Exercise task: Copy exactly the lines of the material below that run from the one containing "zip(*points))), Vector(map(max, zip(*points)))" through the one containing "for node in". Copy no other lines.

-- START --

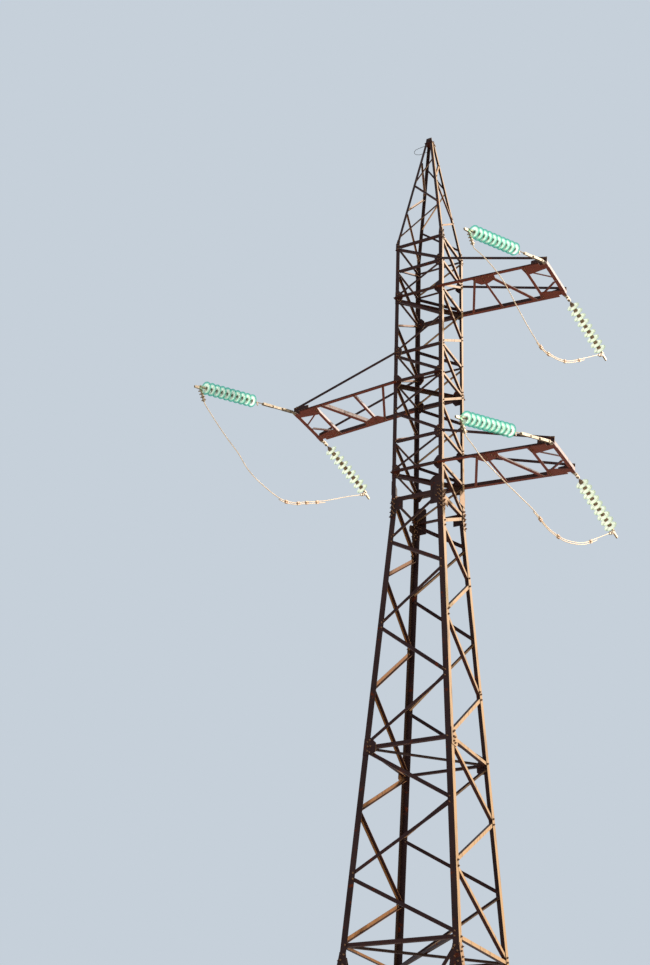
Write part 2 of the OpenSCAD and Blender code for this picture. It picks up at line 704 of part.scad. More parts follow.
// Fork round the lug, strap links, and the eye that enters the first cap
module tower_side(i, e) {
  lug_place(i, e) {
    translate([0, 0, -32]) cylinder(d = pin_d + 4, h = 64);
    for (z = [-32, 26]) translate([0, 0, z]) cylinder(d = pin_d + 18, h = 6, $fn = 6);
    for (s = [-1, 1]) translate([0, 0, s > 0 ? lug_t / 2 + seat + 0.5 : -lug_t / 2 - seat - 12.5])
      linear_extrude(12) {
        circle(d = 54);
        translate([0, -20]) square([fork_l - 8, 40]);
      }
    translate([fork_l - 32, -20, -lug_t / 2 - 10]) cube([30, 40, lug_t + 20]);
    rotate([90, 0, 0]) translate([fork_l, 0, -12]) cylinder(d = 46, h = 24);
  }
  chain_place(i, e) {
    n = straps(i, e);
    l = strap_l(e);
    for (j = [0:n]) translate([j * l, -28, 0]) rotate([-90, 0, 0])
      cylinder(d = 22, h = 56);
    for (j = [0:n]) for (y = [-30, 22]) translate([j * l, y, 0])
      rotate([-90, 0, 0]) cylinder(d = 36, h = 8, $fn = 6);
    for (j = [0:n - 1]) translate([j * l, 0, 0]) for (s = [-1, 1])
      flat_link(l, 52, 7, j % 2 == 0 ? s * 17 : s * 9.5);
    translate([n * l, 0, 0]) {
      rotate([90, 0, 0]) translate([0, 0, -9]) cylinder(d = 50, h = 18);
      rotate([0, 90, 0]) cylinder(d = pin_d, h = chain_l(i, e) - n * l + 14 - seat);
      if (e < 0) translate([rod_l - 60, -8, -70]) cube([26, 16, 80]);
    }
  }
}

// Place of a string's clamp bolt, worked out in the object's own frame
function end_l(e) = e < 0 ? 130 : 85;
function rot_z(a, p) = [p[0] * cos(a) - p[1] * sin(a),
  p[0] * sin(a) + p[1] * cos(a), p[2]];
function rot_y(a, p) = [p[0] * cos(a) + p[2] * sin(a), p[1],
  p[2] * cos(a) - p[0] * sin(a)];
function string_point(i, e, x) =
  rot_z(arm_turn[i], [body_w / 2, 0, arm_z[i]] + rot_y(arm_tilt,
    [arm_l - lug_in, (arm_turn[i] == 0 ? e : -e) * (arm_y + lug_reach),
      chord_z - lug_t / 2 + 1]
    + rot_z(string_turn(i, e), [fork_l, 0, 0]
      + rot_y(string_dip(i, e), [x, 0, 0]))));
function clamp_point(i, e) =
  string_point(i, e, chain_l(i, e) + discs_l(e) + end_l(e));

// Tension clamp: nose along the line, tail down towards the other clamp
function tail_dip(e) = e < 0 ? 55 : 30;
function tail_l(e) = e < 0 ? front_tail : back_tail;
function plan_turn(i) = atan2(clamp_point(i, 1)[1] - clamp_point(i, -1)[1],
  clamp_point(i, 1)[0] - clamp_point(i, -1)[0]);
module clamp_place(i, e)
  translate(clamp_point(i, e)) rotate([0, 0, plan_turn(i) + (e < 0 ? 0 : 180)])
    children();
// Middle of the wire's groove below the clamp bolt
groove = 34;
// Length of the nose, and of the open end that grips the line wire
nose_l = 150;
grip_l = 120;
// Clearance between the line wire and the open end, on the radius
grip_gap = 0.4;
function tail_end(i, e) = clamp_point(i, e)
  + rot_z(plan_turn(i) + (e < 0 ? 0 : 180),
    [tail_l(e) * cos(tail_dip(e)) - groove * sin(tail_dip(e)), 0,
      -tail_l(e) * sin(tail_dip(e)) - groove * cos(tail_dip(e))]);

module clamp_body(e) {
  a = tail_dip(e);
  b = e < 0 ? front_dip : back_dip;
  l = tail_l(e);
  rotate([90, 0, 0]) translate([0, 0, -9]) cylinder(d = 50, h = 18);
  difference() {
    rotate([90, 0, 0]) translate([0, 0, -16]) linear_extrude(32) polygon([
      [-nose_l * cos(b) - 20 * sin(b), 20 * cos(b) - nose_l * sin(b) - groove],
      [-nose_l * cos(b) + 20 * sin(b), -20 * cos(b) - nose_l * sin(b) - groove],
      [-20, -groove - 28], [20, -groove - 28],
      [l * cos(a) - (groove + 18) * sin(a), -l * sin(a) - (groove + 18) * cos(a)],
      [l * cos(a) - (groove - 18) * sin(a), -l * sin(a) - (groove - 18) * cos(a)],
      [22, -2], [-22, -2]]);
    translate([-(nose_l + 1) * cos(b), 0, -(nose_l + 1) * sin(b) - groove])
      rotate([0, 90 - b, 0]) cylinder(d = wire_d + 2 * grip_gap, h = grip_l + 1);
  }
  rotate([0, a, 0]) for (x = [82:62:l - 20]) translate([x, 0, -groove]) {
    for (s = [-1, 1]) translate([0, s * 21, -34]) cylinder(d = 11, h = 78);
    translate([-14, -30, 16]) cube([28, 60, 12]);
    translate([-12, -30, -30]) cube([24, 60, 10]);
  }
}

// Socket eye on the last pin, and the clamp on its bolt
module line_side(i, e) {
  g = end_l(e);
  chain_place(i, e) translate([chain_l(i, e) + discs_l(e), 0, 0]) {
    turned([[0, pin_d / 2 + seat], [0, pin_d / 2 + 9], [7, pin_d / 2 + 14],
      [30, pin_d / 2 + 14], [42, 14], [48, 14], [48, 0], [14, 0],
      [14, pin_d / 2 + seat]]);
    for (s = [-1, 1]) translate([0, s * 17, 0]) {
      translate([36, -3.5, -18]) cube([g - 36, 7, 36]);
      translate([g, 3.5, 0]) rotate([90, 0, 0]) cylinder(d = 44, h = 7);
    }
    translate([36, -20.5, -18]) cube([16, 41, 36]);
    translate([g, -30, 0]) rotate([-90, 0, 0]) cylinder(d = 22, h = 60);
  }
  clamp_place(i, e) clamp_body(e);
}

module fittings(i) color("#c9bda6") for (e = [-1, 1]) {
  tower_side(i, e);
  line_side(i, e);
}
module upper_fittings() fittings(0);
module left_fittings() fittings(1);
module lower_fittings() fittings(2);

// Jumpers. Each route lists the distance from the front tail's end towards
// the back one, the drop below it, and the bow out of the clamps' plane.
routes = [
  [[330, 170, 80], [740, 400, 150], [1090, 730, 190], [1440, 990, 200],
    [1820, 1190, 200], [2120, 1220, 180], [2440, 1150, 160], [2790, 1030, 130],
    [3260, 790, 80], [4100, 210, 10], [4380, 15, 0]],
  [[280, 230, 10], [630, 470, 30], [1000, 670, 40], [1280, 870, 40],
    [1650, 1000, 40], [2250, 1080, 40], [2670, 990, 30], [3000, 830, 20],
    [3240, 710, 20], [3690, 480, 10], [4470, 20, 0]],
  [[160, 160, 40], [420, 360, 100], [970, 560, 170], [1370, 660, 200],
    [1800, 730, 200], [2250, 840, 180], [2490, 855, 170], [2900, 800, 130],
    [3350, 660, 90], [3810, 460, 50], [4330, 140, 10]]];
function route_points(i) = let (a = tail_end(i, -1), b = tail_end(i, 1),
    t = plan_turn(i), d = tail_dip(-1), f = tail_dip(1))
  concat([a + rot_z(t, [seat * cos(d), 0, -seat * sin(d)]),
      a + rot_z(t, [60 * cos(d), 0, -60 * sin(d)])],
    [for (p = routes[i]) a + rot_z(t, [p[0], -p[2], -p[1]])],
    [b - rot_z(t, [60 * cos(f), 0, 60 * sin(f)]),
      b - rot_z(t, [seat * cos(f), 0, seat * sin(f)])]);

// Points of a smooth line through the route, three to each span
function smooth(p, i, u) = let (a = p[max(i - 1, 0)], b = p[i], c = p[i + 1],
    d = p[min(i + 2, len(p) - 1)])
  0.5 * (2 * b + (c - a) * u + (2 * a - 5 * b + 4 * c - d) * u * u
    + (3 * b - a - 3 * c + d) * u * u * u);
function sweep_points(p) = let (n = len(p) - 1)
  concat([p[0], p[1]],
    [for (i = [1:n - 2]) for (u = [1 / 3, 2 / 3, 1]) smooth(p, i, u)], [p[n]]);
function unit(v) = v / norm(v);
// Heading of a line at one of its points
function heading(p, i) = let (m = len(p) - 1) i == 0 ? unit(p[1] - p[0])
  : i == m ? unit(p[m] - p[m - 1])
  : unit(unit(p[i + 1] - p[i]) + unit(p[i] - p[i - 1]));

// A tube of eight sides along the points, square to the line at its ends;
// side is a direction that stays square to the line all the way
module tube(p, d, side) {
  m = len(p);
  verts = [for (i = [0:m - 1])
    let (t = heading(p, i), v = unit(cross(side, t)), w = cross(t, v))
    for (j = [0:7]) p[i] + d / 2 * (cos(45 * j) * w + sin(45 * j) * v)];
  polyhedron(verts, concat([[for (j = [0:7]) j], [for (j = [7:-1:0]) (m - 1) * 8 + j]],
    [for (i = [0:m - 2]) for (j = [0:7])
      [i * 8 + j, (i + 1) * 8 + j, (i + 1) * 8 + (j + 1) % 8, i * 8 + (j + 1) % 8]]));
}

function jumper_side(i) = rot_z(plan_turn(i) - 90, [1, 0, 0]);
module jumper(i) color("#d9c3a0")
  tube(sweep_points(route_points(i)), wire_d, jumper_side(i));
module upper_jumper() jumper(0);
module left_jumper() jumper(1);
module lower_jumper() jumper(2);

// Clamps that join the two wires of a jumper, on the spans listed
clamp_spans = [[6, 7, 9, 10], [7, 8, 9, 10], [6, 8, 11]];
// Distance between the two wires in a clamp
lap_off = 34;
module jumper_clamps(i) color("#8a7c68") {
  p = sweep_points(route_points(i));
  for (k = clamp_spans[i]) {
    j = 3 * k - 1;
    v = p[j + 1] - p[j];
    translate((p[j] + p[j + 1]) / 2) rotate([0, 0, atan2(v[1], v[0])])
      rotate([0, -atan2(v[2], norm([v[0], v[1]])), 0]) joint_clamp();
  }
}

module joint_clamp() difference() {
  union() {
    translate([-42, -18, -lap_off - 16]) cube([84, 36, lap_off + 32]);
    for (x = [-22, 22]) translate([x, -30, -lap_off / 2]) rotate([-90, 0, 0]) {
      cylinder(d = 12, h = 60);
      cylinder(d = 22, h = 13, $fn = 6);
    }
  }
  for (z = [0, -lap_off]) translate([-60, 0, z]) rotate([0, 90, 0])
    cylinder(d = wire_d + 2, h = 120);
}
module upper_jumper_clamps() jumper_clamps(0);
module left_jumper_clamps() jumper_clamps(1);
module lower_jumper_clamps() jumper_clamps(2);

// Loop of wire tied at the peak, from the front leg round to the back one
loop_rise = peak_h - 85;
loop_y = peak_half(loop_rise) + seat + loop_d / 2;
loop_pts = [[0, -1, 0], [-60, -1, 0], [-150, -1, -5], [-230, -0.92, -10],
  [-290, -0.55, -14], [-310, 0, -16], [-290, 0.55, -14], [-230, 0.92, -10],
  [-150, 1, -5], [-60, 1, 0], [0, 1, 0]];
module peak_wire_loop() color("#4c4a48")
  tube([for (p = loop_pts) [p[0] - peak_w / 2 + 10, p[1] * loop_y,
    p[2] + top_z + loop_rise]], loop_d, [0, 0, 1]);

foot_shoes();
stand_legs();
stand_face_front();
stand_face_right();
stand_face_back();
stand_face_left();
splice_plates();
lower_legs();
lower_face_front();
lower_face_right();
lower_face_back();
lower_face_left();
diaphragms();
waist_splices();
upper_legs();
upper_face_front();
upper_face_right();
upper_face_back();
upper_face_left();
arm_level_diaphragms();
peak_legs();
peak_bracing();
peak_head();
upper_arm_frame();
upper_arm_ties();
left_arm_frame();
left_arm_ties();
lower_arm_frame();
lower_arm_ties();
upper_glass_discs();
left_glass_discs();
lower_glass_discs();
upper_caps();
left_caps();
lower_caps();
upper_fittings();
left_fittings();
lower_fittings();
upper_jumper();
left_jumper();
lower_jumper();
upper_jumper_clamps();
left_jumper_clamps();
lower_jumper_clamps();
peak_wire_loop();
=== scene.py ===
# %% [markdown]
# # A lattice transmission pylon
# The structure, from the feet to the wire loop at the peak, comes from the
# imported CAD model. This lesson gives it a camera, the hanging jumper wires,
# its bolts, and materials that show how each piece was made and has aged.

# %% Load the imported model
import bpy
import json
import math
import numpy as np
from mathutils import Matrix, Vector
from mathutils.bvhtree import BVHTree


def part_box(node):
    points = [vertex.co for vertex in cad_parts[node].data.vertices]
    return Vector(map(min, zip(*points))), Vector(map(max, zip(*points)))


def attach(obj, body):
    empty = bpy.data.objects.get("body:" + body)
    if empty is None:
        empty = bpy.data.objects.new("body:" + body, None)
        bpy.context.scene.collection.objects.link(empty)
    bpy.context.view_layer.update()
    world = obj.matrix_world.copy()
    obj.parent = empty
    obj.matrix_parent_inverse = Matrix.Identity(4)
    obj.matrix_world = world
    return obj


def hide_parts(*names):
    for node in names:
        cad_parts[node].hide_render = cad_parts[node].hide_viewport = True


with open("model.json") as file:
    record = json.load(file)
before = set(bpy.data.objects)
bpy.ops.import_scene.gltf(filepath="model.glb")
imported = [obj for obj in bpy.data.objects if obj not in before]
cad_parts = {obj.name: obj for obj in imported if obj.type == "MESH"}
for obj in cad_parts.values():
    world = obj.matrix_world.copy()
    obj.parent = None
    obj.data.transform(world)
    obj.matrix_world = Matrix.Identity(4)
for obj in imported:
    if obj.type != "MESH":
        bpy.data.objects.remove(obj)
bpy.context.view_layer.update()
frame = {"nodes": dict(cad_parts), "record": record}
slot_of = {s["node"]: s["material_slot"] for s in frame["record"]["subparts"]}

# %% [markdown]
# ## Camera
# The pylon was seen from near the ground, about 26 m away, looking up at
# its straight upper body. A camera can be placed by rotation angles, but
# three direction vectors say more directly where right, up and forward are.

# %% Camera
EYE = Vector((10.807, -23.517, 1.193))
RIGHT = Vector((0.88337, 0.46717, 0.03756))
UP = Vector((0.20177, -0.4514, 0.86921))
LENS_MM = 57.55
SENSOR_MM = 36.0
FARTHEST_M = 300.0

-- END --

Answer to this task:
    return Vector(map(min, zip(*points))), Vector(map(max, zip(*points)))


def attach(obj, body):
    empty = bpy.data.objects.get("body:" + body)
    if empty is None:
        empty = bpy.data.objects.new("body:" + body, None)
        bpy.context.scene.collection.objects.link(empty)
    bpy.context.view_layer.update()
    world = obj.matrix_world.copy()
    obj.parent = empty
    obj.matrix_parent_inverse = Matrix.Identity(4)
    obj.matrix_world = world
    return obj


def hide_parts(*names):
    for node in names:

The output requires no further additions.